The belief that it can, an error the ego always makes, underlies its whole use of projection.
- underlie [ʌ̀ndərlái] : 「〜の基礎にある、下に横たわる」
- whole [hóul] : 「全部の、完全な、全体の」
❖ "The belief that ~ "「それが出来ると信じることは、」それとは、心を幻想と実相に分断し、攻撃したり攻撃されたりしながら傷つき得るということ。"an error the ego ~ "「エゴがいつも犯すミスなのだが、」"underlies its whole ~ "「それは、エゴが投影を利用するすべての根拠になっている」。エゴは心のもつパワーを利用して投影するのだが、実相的な心の力を誤解している。誤解と言うより、知らない、誤用していると言った方がいいかもしれない。
It does not understand what mind is, and therefore does not understand what you are.
- understand [ʌ̀ndərstǽnd] : 「理解する、分かる」
❖ "It does not ~ "「エゴは、心が何たるかを理解していない」。"and therefore ~ "「したがって、エゴは、本当のあなたを理解していない」。"what mind is"は「本当の心」と訳してもいい。
Yet its existence is dependent on your mind, because the ego is your belief. The ego is a confusion in identification.

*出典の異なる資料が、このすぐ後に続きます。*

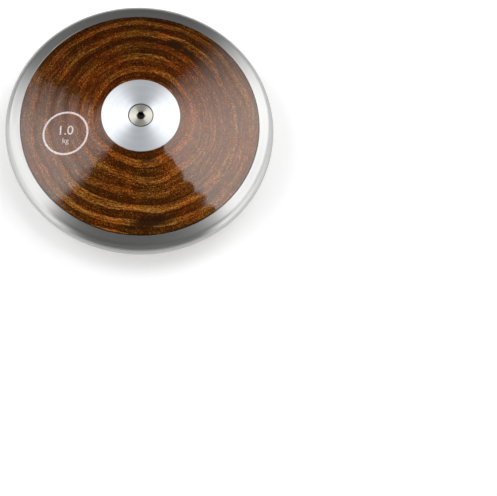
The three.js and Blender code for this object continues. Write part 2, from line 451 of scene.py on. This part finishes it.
class Plywood(Shader):
    """Stained cross-laid plies, which the taper cuts into rings. Its lengths are in millimetres."""

    ply_thickness = 1.05
    first_glue_line = 0.12
    grain_turn = math.radians(-17)

    def __init__(self, name):
        super().__init__(name)
        self.place = self.millimetres()
        self.x, self.y, self.z = self.split(self.place)
        self.lay_plies()
        self.lay_grain()
        self.streaks = self.fibres(length=14.0, breadth=0.9, thickness=0.45, detail=2.0, bend=12.0)
        self.flecks = self.fibres(length=1.9, breadth=0.42, thickness=0.14, detail=1.0, bend=12.0)

    def lay_plies(self):
        """Lays plies of uneven thickness, whose glue lines wander."""
        self.broad = self.swing(self.place, scale=1 / 45, detail=1.0)
        local = self.swing(self.place, scale=1 / 9, detail=2.0)
        uneven = self.swing(self.combine(0.0, 0.0, self.z), scale=1 / 2.1, detail=1.0)
        height = self.math("ADD", self.z, self.first_glue_line - half / mm)
        self.height = self.total(height, (self.broad, 2.2), (local, 0.35), (uneven, 1.2))
        self.layer = self.math("DIVIDE", self.height, self.ply_thickness)
        self.number = self.math("FLOOR", self.layer)
        self.crossed = self.math("FLOORED_MODULO", self.number, 2.0)

    def lay_grain(self):
        """Turns each ply's fibres at right angles to the next ply's, and shifts its pattern.

        The run-out is 1 where the fibres meet the taper end on, and -1 where they lie along it.
        """
        pattern_step = 17.3
        cosine = math.cos(self.grain_turn)
        sine = math.sin(self.grain_turn)
        along = self.math("MULTIPLY_ADD", self.x, cosine, self.math("MULTIPLY", self.y, sine))
        across = self.math("MULTIPLY_ADD", self.y, cosine, self.math("MULTIPLY", self.x, -sine))
        self.grain = self.mix(self.crossed, along, across)
        self.width = self.mix(self.crossed, across, along)
        self.veneer = self.math("MULTIPLY_ADD", self.number, pattern_step, self.height)
        grain_square = self.math("MULTIPLY", self.grain, self.grain)
        width_square = self.math("MULTIPLY", self.width, self.width)
        radius_square = self.math("ADD", grain_square, width_square)
        difference = self.math("SUBTRACT", grain_square, width_square)
        self.run_out = self.math("DIVIDE", difference, radius_square)
        self.radius = self.math("SQRT", radius_square)

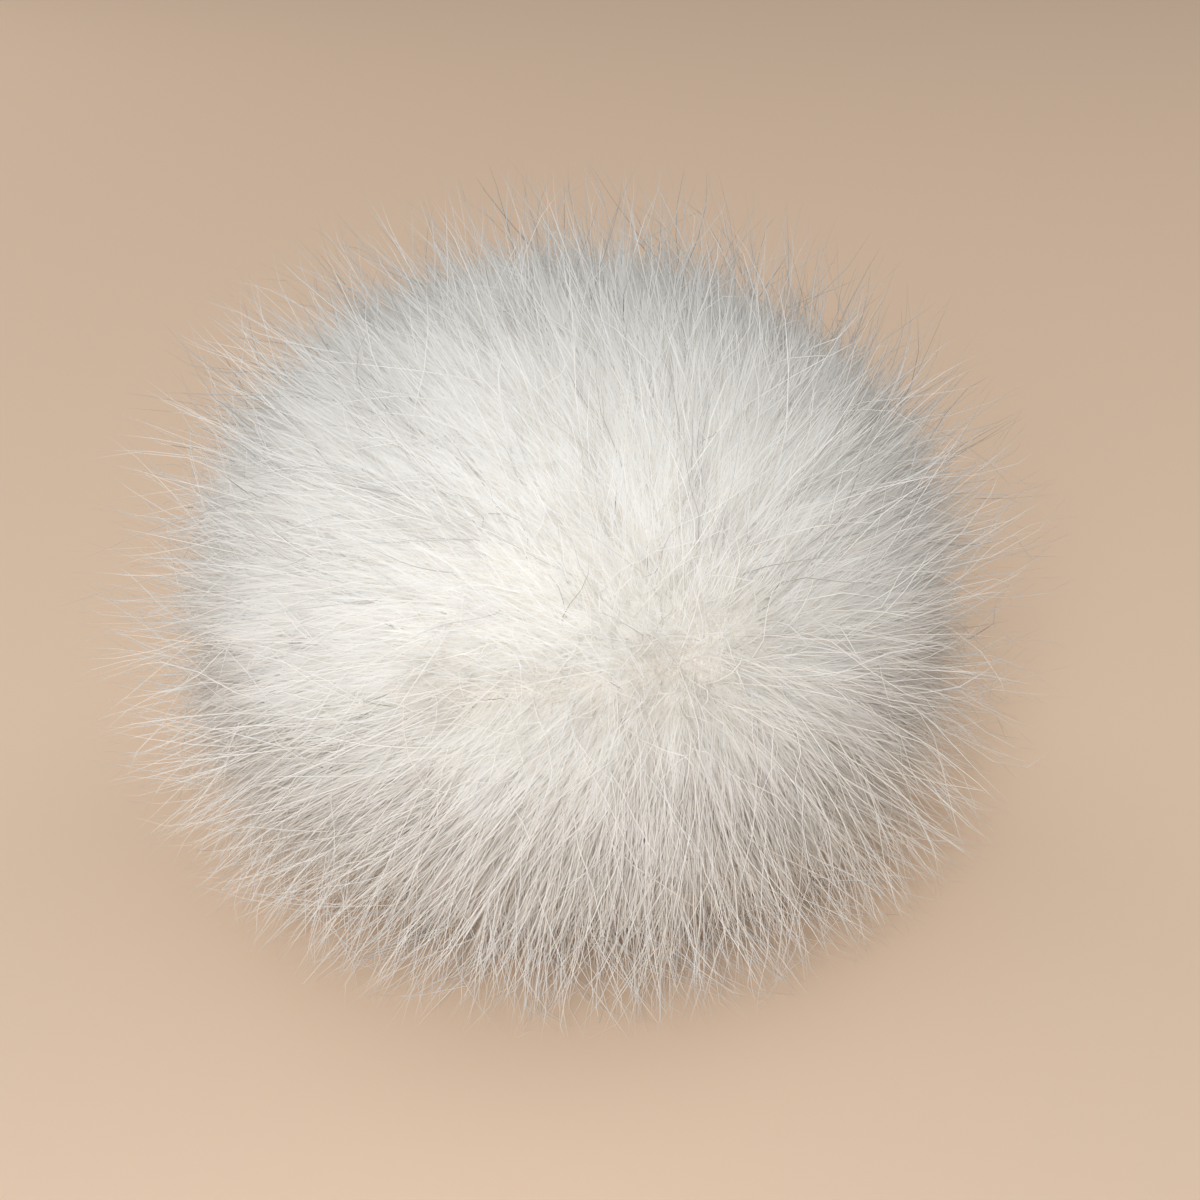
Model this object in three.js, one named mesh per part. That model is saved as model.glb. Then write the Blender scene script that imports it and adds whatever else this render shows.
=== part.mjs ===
// A fur pom-pom: one round piece of long white fur, gathered behind its stuffing into a
// closed ball. The fur stands out all round in pointed, slightly bent locks. It parts at
// a whorl on the front, sweeps away from it on every side, sags a little in its lower
// half, and is pressed flat where the ball rests. Millimetres, +Z up, with the origin in
// the middle of the resting spot.

import * as THREE from 'three';
import { ConvexHull } from 'three/addons/math/ConvexHull.js';

// The ball that the thick undercoat fills, between the locks
const BALL_WIDTH = 119;
const BALL_HEIGHT = 102;
const PRESSED_DEPTH = 4;
const LOWER_BULGE = 0.1;

// The whorl: where it lies, and the shallow dent that the parted fur leaves there
const WHORL_TURN = 22;
const WHORL_LIFT = 11;
const WHORL_DENT = 5;
const WHORL_SPREAD = 16;

// The locks: how many cover the ball, how far they stand out, and how far they are swept.
// A higher bias makes more of them short.
const LOCK_COUNT = 600;
const LOCK_LENGTH_SHORT = 5;
const LOCK_LENGTH_LONG = 18;
const LOCK_LENGTH_BIAS = 3;
const LOCK_SWEEP = 0.62;
const LOCK_SWEEP_LOSS = 0.45;
const LOCK_WAIST = 0.42;
const LOCK_WAIST_WIDTH = 0.6;
const SPACING_JITTER = 0.35;

// The pressed underside: how far below the ball's middle it begins and is complete, as
// shares of its radius, and the small gap under the fur beside it
const PRESSED_FROM = 0.8;
const PRESSED_WHOLLY = 0.97;
const FLOOR_CLEARANCE = 0.8;

const FUR_COLOUR = 0xe9e5dd;
const FUR_ROUGHNESS = 0.85;

const DEGREE = Math.PI / 180;
const GOLDEN_TURN = Math.PI * (3 - Math.sqrt(5));
const ballCentre = new THREE.Vector3(0, 0, BALL_HEIGHT / 2 - PRESSED_DEPTH / 2);
const ballRadii = new THREE.Vector3(BALL_WIDTH / 2, BALL_WIDTH / 2, (BALL_HEIGHT + PRESSED_DEPTH) / 2);
const whorl = new THREE.Vector3(
  Math.sin(WHORL_TURN * DEGREE) * Math.cos(WHORL_LIFT * DEGREE),
  -Math.cos(WHORL_TURN * DEGREE) * Math.cos(WHORL_LIFT * DEGREE),
  Math.sin(WHORL_LIFT * DEGREE),
);

// A repeatable series of fractions between 0 and 1, so that every build gives the same fur
function fractionSeries(seed) {
  let state = seed;
  return () => {
    state = (Math.imul(state, 1664525) + 1013904223) >>> 0;
    return state / 2 ** 32;
  };
}
const fraction = fractionSeries(20);

// The direction of each lock's middle: a golden spiral over the ball, shaken a little
function lockDirections() {
  const spacing = Math.sqrt((4 * Math.PI) / LOCK_COUNT);
  return Array.from({ length: LOCK_COUNT }, (unused, index) => {
    const height = 1 - (2 * index + 1) / LOCK_COUNT;
    const across = Math.sqrt(1 - height * height);
    const turn = index * GOLDEN_TURN;
    const shake = new THREE.Vector3(fraction() - 0.5, fraction() - 0.5, fraction() - 0.5);
    return new THREE.Vector3(Math.cos(turn) * across, Math.sin(turn) * across, height)
      .addScaledVector(shake, spacing * SPACING_JITTER)
      .normalize();
  });
}

// How much a direction belongs to the pressed underside: 1 at the bottom, 0 above its rim
function pressed(direction) {
  return THREE.MathUtils.smoothstep(-direction.z, PRESSED_FROM, PRESSED_WHOLLY);
}

// The undercoat's surface in a direction: an ellipsoid with the whorl's dent pushed in. Its
// lower half is widened by a sine that is nothing at the ball's middle and at its foot.
function undercoatPoint(direction) {
  const angle = direction.angleTo(whorl) / DEGREE;
  const dent = WHORL_DENT * Math.exp(-((angle / WHORL_SPREAD) ** 2));
  const widening = 1 + LOWER_BULGE * Math.sin(Math.PI * Math.max(0, -direction.z));
  return direction.clone()
    .multiply(ballRadii)
    .multiply(new THREE.Vector3(widening, widening, 1))
    .addScaledVector(direction, -dent)
    .add(ballCentre);
}

// The way the fur lies at a direction: along the ball, away from the whorl, and weaker
// both at the whorl itself and on the far side, where the sweeps meet
function sweep(direction) {
  const away = direction.clone().multiplyScalar(direction.dot(whorl)).sub(whorl);
  const angle = direction.angleTo(whorl);
  const strength = Math.sin(angle) * (1 - LOCK_SWEEP_LOSS * Math.sin(angle / 2));
  return away.normalize().multiplyScalar(strength * (1 - pressed(direction)));
}

// Fur that would reach through the floor is pressed flat on it
function aboveFloor(point, direction) {
  point.z = Math.max(point.z, FLOOR_CLEARANCE * (1 - pressed(direction)), 0);
  return point;
}

function buildFur() {
  const directions = lockDirections();
  const faces = new ConvexHull().setFromPoints(directions).faces;
  const lockOf = new Map(directions.map((direction, index) => [direction, index]));
  const positions = [];
  const triangles = [];
  const addVertex = (point) => positions.push(point.x, point.y, point.z) / 3 - 1;

  // Each lock's tip stands off the undercoat and bends over with the sweep
  const roots = directions.map(undercoatPoint);
  const lengths = directions.map((direction) => {
    const share = fraction() ** LOCK_LENGTH_BIAS;
    return THREE.MathUtils.lerp(LOCK_LENGTH_SHORT, LOCK_LENGTH_LONG, share) * (1 - pressed(direction));
  });
  const tips = directions.map((direction, lock) => {
    const tip = roots[lock].clone()
      .addScaledVector(direction, lengths[lock])
      .addScaledVector(sweep(direction), lengths[lock] * LOCK_SWEEP);
    return addVertex(aboveFloor(tip, direction));
  });

  // A valley lies between every three neighbouring locks, and each of the three has a
  // corner of its waist above it
  const cornerOf = new Map();
  const valleyOf = new Map();
  for (const face of faces) {
    const around = [face.getEdge(0), face.getEdge(1), face.getEdge(2)]
      .map((edge) => lockOf.get(edge.head().point));
    const middle = around.reduce((sum, lock) => sum.add(directions[lock]), new THREE.Vector3()).normalize();
    const valleyPoint = aboveFloor(undercoatPoint(middle), middle);
    valleyOf.set(face, addVertex(valleyPoint));
    for (const lock of around) {
      const direction = directions[lock];
      const corner = roots[lock].clone()
        .lerp(valleyPoint, LOCK_WAIST_WIDTH)
        .addScaledVector(direction, lengths[lock] * LOCK_WAIST)
        .addScaledVector(sweep(direction), lengths[lock] * LOCK_SWEEP * LOCK_WAIST ** 2);
      cornerOf.set(`${lock} ${valleyOf.get(face)}`, addVertex(aboveFloor(corner, direction)));
    }
  }

  // Every edge between two neighbouring locks gives each of them one side: two triangles
  // from the valleys up to the waist, and one from the waist to the tip
  for (const face of faces) {
    for (const edge of [face.getEdge(0), face.getEdge(1), face.getEdge(2)]) {
      const lock = lockOf.get(edge.tail().point);
      const near = valleyOf.get(face);
      const far = valleyOf.get(edge.twin.face);
      const nearCorner = cornerOf.get(`${lock} ${near}`);
      const farCorner = cornerOf.get(`${lock} ${far}`);
      triangles.push(far, near, nearCorner);
      triangles.push(far, nearCorner, farCorner);
      triangles.push(farCorner, nearCorner, tips[lock]);
    }
  }

  const geometry = new THREE.BufferGeometry();
  geometry.setAttribute('position', new THREE.Float32BufferAttribute(positions, 3));
  geometry.setIndex(triangles);
  geometry.computeBoundingBox();
  const middle = geometry.boundingBox.getCenter(new THREE.Vector3());
  geometry.translate(-middle.x, -middle.y, 0);
  geometry.computeVertexNormals();
  return geometry;
}

const fur = new THREE.Mesh(
  buildFur(),
  new THREE.MeshStandardMaterial({ color: FUR_COLOUR, roughness: FUR_ROUGHNESS, metalness: 0 }),
);
fur.name = 'fur_ball';

const pomPom = new THREE.Group();
pomPom.add(fur);
export default pomPom;
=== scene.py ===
import math
from dataclasses import dataclass

import bpy
import numpy as np
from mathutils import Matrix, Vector


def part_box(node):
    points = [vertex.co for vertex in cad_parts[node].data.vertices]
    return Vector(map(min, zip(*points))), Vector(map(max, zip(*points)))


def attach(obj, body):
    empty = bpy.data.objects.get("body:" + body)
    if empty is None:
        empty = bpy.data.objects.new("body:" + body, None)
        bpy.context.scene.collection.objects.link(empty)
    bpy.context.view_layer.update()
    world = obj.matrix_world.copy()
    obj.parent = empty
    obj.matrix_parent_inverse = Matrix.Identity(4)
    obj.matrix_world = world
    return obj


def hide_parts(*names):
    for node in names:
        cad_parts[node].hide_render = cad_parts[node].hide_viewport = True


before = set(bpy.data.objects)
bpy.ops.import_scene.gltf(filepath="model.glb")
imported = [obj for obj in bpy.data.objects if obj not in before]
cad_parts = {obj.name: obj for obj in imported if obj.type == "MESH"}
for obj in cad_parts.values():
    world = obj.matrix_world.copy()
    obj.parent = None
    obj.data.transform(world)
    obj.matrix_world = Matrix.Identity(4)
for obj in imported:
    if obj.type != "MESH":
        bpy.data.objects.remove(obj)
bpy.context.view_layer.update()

# The undercoat
# The pelt is drawn shut round its wadding, and its short woolly undercoat fills one round
# mass. It is a closed surface, dented where the fur parts, and flat where the ball rests.
MM = 0.001
BALL_MIDDLE = 51.0 * MM
low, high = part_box("fur_ball")
BALL_CENTRE = np.array([(low.x + high.x) / 2, (low.y + high.y) / 2, BALL_MIDDLE])
UNDERCOAT_RADII = np.array([57.5, 57.5, 48.5]) * MM
UNDERCOAT_RINGS = 60
UNDERCOAT_COLUMNS = 100
UNDERCOAT_FOOT = 1.5 * MM
LOWER_BULGE = 0.1
LUMP_HEIGHT = 0.9 * MM
LUMP_SCALE = 7
LUMP_SEED = 11
WHORL_DENT = 1.5 * MM
WHORL_WIDTH = math.radians(13)
PARTING_DENT = 1.2 * MM
PARTING_WIDTH = math.radians(6)
WOOL_FACE = (0.86, 0.84, 0.80)
WOOL_ROOT = (0.74, 0.68, 0.60)
FELT_SCALE = 900.0
FELT_SHARE = 0.6
FELT_DEPTH = 0.5 * MM
WOOL_PATCH_SCALE = 90.0


def towards(turn, lift):
    """The direction at an angle round the ball from its front, and at an angle up."""
    turn, lift = math.radians(turn), math.radians(lift)
    return np.array([math.sin(turn) * math.cos(lift), -math.cos(turn) * math.cos(lift), math.sin(lift)])


WHORL = towards(22, 11)
PARTING_END = towards(-15, 7)


def unit(vectors):
    """Each vector over its own length."""
    return vectors / np.maximum(np.linalg.norm(vectors, axis=-1, keepdims=True), 1e-9)


def dot(a, b):
    """The sum of the products of two vectors' parts, kept as a column."""
    return (a * b).sum(-1, keepdims=True)


def whorl_angle(directions):
    """The angle between each direction and the whorl, from the cosine that their dot gives."""
    return np.arccos(np.clip(dot(directions, WHORL), -1, 1))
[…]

- existence [igzístns] : 「存在、実存、実在」
- dependent [dipéndənt] : 「頼っている、依存している」
- be dependent on : 「〜によって決まる、〜に依存している」
- identification [aidèntifəkéiʃən] : 「同一化、同定」
❖ "Yet its existence ~ "「しかし、エゴの存在はあなたの心に依存している」。"because the ego ~ "「なぜなら、エゴはあなたの信念なのだから」。つまり、あなたの心が信じて投影した幻想が、とりもなおさずエゴなのだ。心が神から分離したとき、心は神を恐れた。その堪え難い恐怖から逃れるために、自己を乖離し、別人格の自分を幻想の世界に投影した。それが、エゴである。したがって、"The ego is ~ "「エゴとは自己同一化の混乱である」。自己同一化の混乱から生まれたのがエゴ。神の復讐を恐れる自分を乖離し、神に対抗するエゴを自分と見立てたのだから、心は、投影した自己と投影された自己の、どちらの自己も抱え込んだのである。そこに、自己同一化の混乱が生じる。
Never having had a consistent model, it never developed consistently.
- consistent [kənsístənt] : 「一貫した、一貫性のある」
- model [mɑ́dl] : 「手本、見本、模範」
- develop [divéləp] : 「発展する、発達する」
- consistently [kənsístəntli] : 「一貫して、変わらず」
❖ "Never having had ~ "分詞構文、理由、「一貫したモデルをもったことがないので、」一貫したモデルとは、一貫した自己同定ということ。"it never developed ~ "「エゴは首尾一貫した発展をしなかった」。その場しのぎのごまかしで生き延びてきた。
It is the product of the misapplication of the laws of God by distorted minds that are misusing their power.
- product [prɑ́dəkt] : 「生産品、成果、結果」
- misapplication [misæ̀pləkéiʃən] : 「悪用、誤用」
- law [lɔ́ː] : 「法、法律、法規、法令 」
- distort [distɔ́ːrt] : 「〜を歪める、歪曲する 」
- distorted : 「歪んだ、歪曲した」
- misuse [mìsjúːz] : 「誤用する、悪用する」
❖ "It is the product ~ "「エゴは、神の法を誤用してできた産物である」。"by distorted minds ~ "「自らのパワーを誤用し、歪められた心によって、」神の法を誤用してできた産物である。真実の拡張を幻想の投影として誤用した結果がエゴ。